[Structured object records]
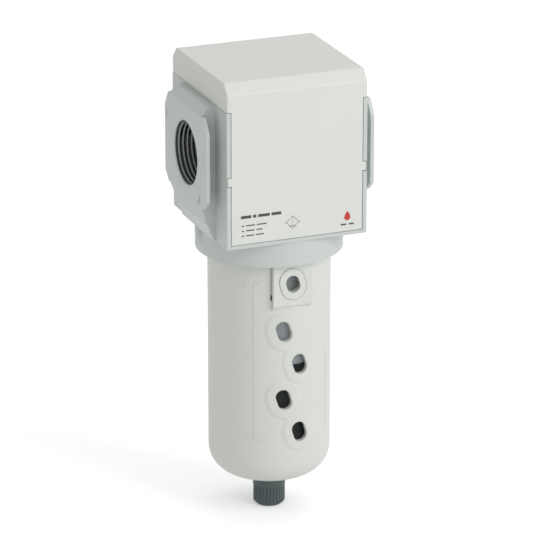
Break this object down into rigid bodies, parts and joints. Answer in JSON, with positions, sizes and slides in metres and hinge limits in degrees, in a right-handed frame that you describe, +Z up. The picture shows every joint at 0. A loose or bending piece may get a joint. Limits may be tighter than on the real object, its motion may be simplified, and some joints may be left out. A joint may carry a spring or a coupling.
{
  "type": "compressed air filter",
  "caption": "In-line compressed air filter: square ported head with moulded hood, bayonet bowl guard with slanted sight windows, clear inner bowl and fluted drain knob.",
  "frame": {"origin": "centre of the inlet port's mouth, on the inlet flange face", "axes": "+X along the port axis from inlet to outlet, +Z up along the bowl's axis, the label side faces -Y"},
  "size_m": [0.0895, 0.076, 0.2402],
  "materials": {
    "head_paint": "satin die-cast aluminium, bluish light grey paint",
    "hood_plastic": "fine satin moulded plastic, warm light grey",
    "vane_plastic": "moulded black plastic",
    "gasket_rubber": "nitrile rubber",
    "sintered_media": "porous sintered polyethylene, matt off-white",
    "baffle_plastic": "moulded light grey plastic",
    "steel": "zinc-plated steel",
    "clear_polycarbonate": "transparent polycarbonate",
    "guard_plastic": "satin moulded plastic, warm light grey",
    "knob_plastic": "glass-filled plastic, dark green grey",
    "brass_bright": "machined brass"
  },
  "bodies": {
    "head": {"head_body": "head_paint", "top_cover": "hood_plastic", "vane_ring": "vane_plastic", "element_top_gasket": "gasket_rubber", "filter_element": "sintered_media", "element_bottom_gasket": "gasket_rubber", "baffle": "baffle_plastic", "tie_rod": "steel", "tie_rod_nut": "baffle_plastic"},
    "bowl": {"bowl_guard": "guard_plastic", "clear_bowl": "clear_polycarbonate", "bowl_o_ring": "gasket_rubber", "lock_springs": "steel", "drain_gasket": "gasket_rubber", "drain_body": "knob_plastic", "drain_nut": "knob_plastic", "drain_spring": "steel"},
    "lock": {"bowl_lock": "guard_plastic"},
    "valve": {"drain_valve": "brass_bright", "drain_valve_seal": "gasket_rubber", "knob_clip": "steel"},
    "knob": {"drain_knob": "knob_plastic"}
  },
  "joints": [
    {"name": "bowl_turn", "type": "hinge", "parent": "head", "child": "bowl", "pos_m": [0.04475, 0, -0.0455], "axis": [0, 0, 1], "range_deg": [0, 50]},
    {"name": "lock_slide", "type": "slide", "parent": "bowl", "child": "lock", "axis": [0, 0, -1], "range_m": [0, 0.0025], "stiffness_N_per_m": 400, "springref_m": -0.004, "deforming": ["lock_springs"]},
    {"name": "drain_push", "type": "slide", "parent": "bowl", "child": "valve", "axis": [0, 0, 1], "range_m": [0, 0.0025], "stiffness_N_per_m": 600, "springref_m": -0.004, "deforming": ["drain_spring"]},
    {"name": "knob_turn", "type": "hinge", "parent": "valve", "child": "knob", "pos_m": [0.04475, 0, -0.187], "axis": [0, 0, 1], "range_deg": [0, 90]}
  ]
}
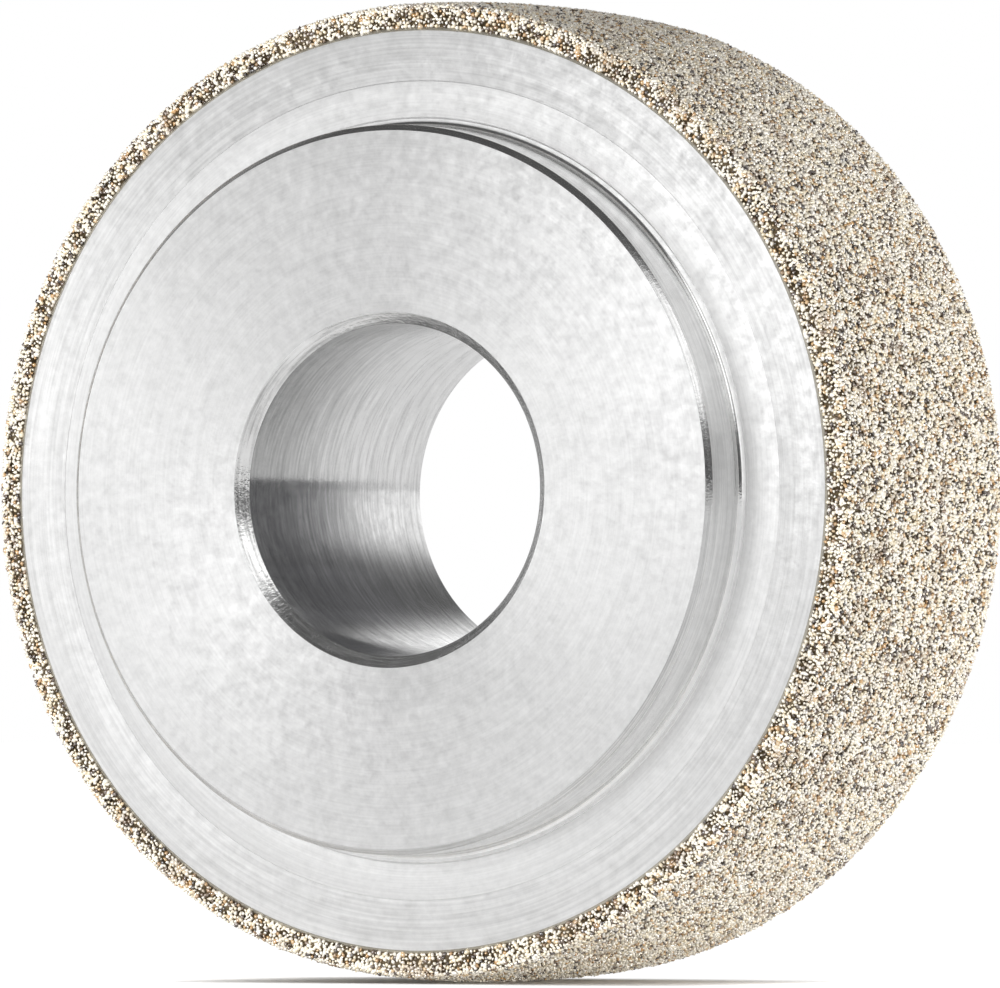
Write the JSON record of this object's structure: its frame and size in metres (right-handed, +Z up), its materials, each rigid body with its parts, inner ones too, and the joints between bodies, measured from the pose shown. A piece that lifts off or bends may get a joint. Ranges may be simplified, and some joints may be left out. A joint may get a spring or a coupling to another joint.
{
  "type": "diamond grinding wheel",
  "caption": "Small crowned grinding wheel: a turned aluminium core with a plain bore and a raised clamping boss, its rim plated with diamond grit.",
  "frame": {"origin": "middle of the wheel's overall box, on the axis it spins about", "axes": "+Y along the spin axis, from the boss to the back of the rim; the boss faces -Y; +Z up"},
  "size_m": [0.06, 0.0244, 0.06],
  "materials": {
    "turned_aluminium": "satin",
    "nickel_plate": "satin",
    "diamond_grit": "matte"
  },
  "bodies": {
    "root": {"wheel_core": "turned_aluminium", "nickel_bond": "nickel_plate", "diamond_grit": "diamond_grit"}
  },
  "joints": []
}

## Exercise task
Each line in the listing above that contains "JSON" should be copied.

## Response for this exercise
Break this object down into rigid bodies, parts and joints. Answer in JSON, with positions, sizes and slides in metres and hinge limits in degrees, in a right-handed frame that you describe, +Z up. The picture shows every joint at 0. A loose or bending piece may get a joint. Limits may be tighter than on the real object, its motion may be simplified, and some joints may be left out. A joint may carry a spring or a coupling.
Write the JSON record of this object's structure: its frame and size in metres (right-handed, +Z up), its materials, each rigid body with its parts, inner ones too, and the joints between bodies, measured from the pose shown. A piece that lifts off or bends may get a joint. Ranges may be simplified, and some joints may be left out. A joint may get a spring or a coupling to another joint.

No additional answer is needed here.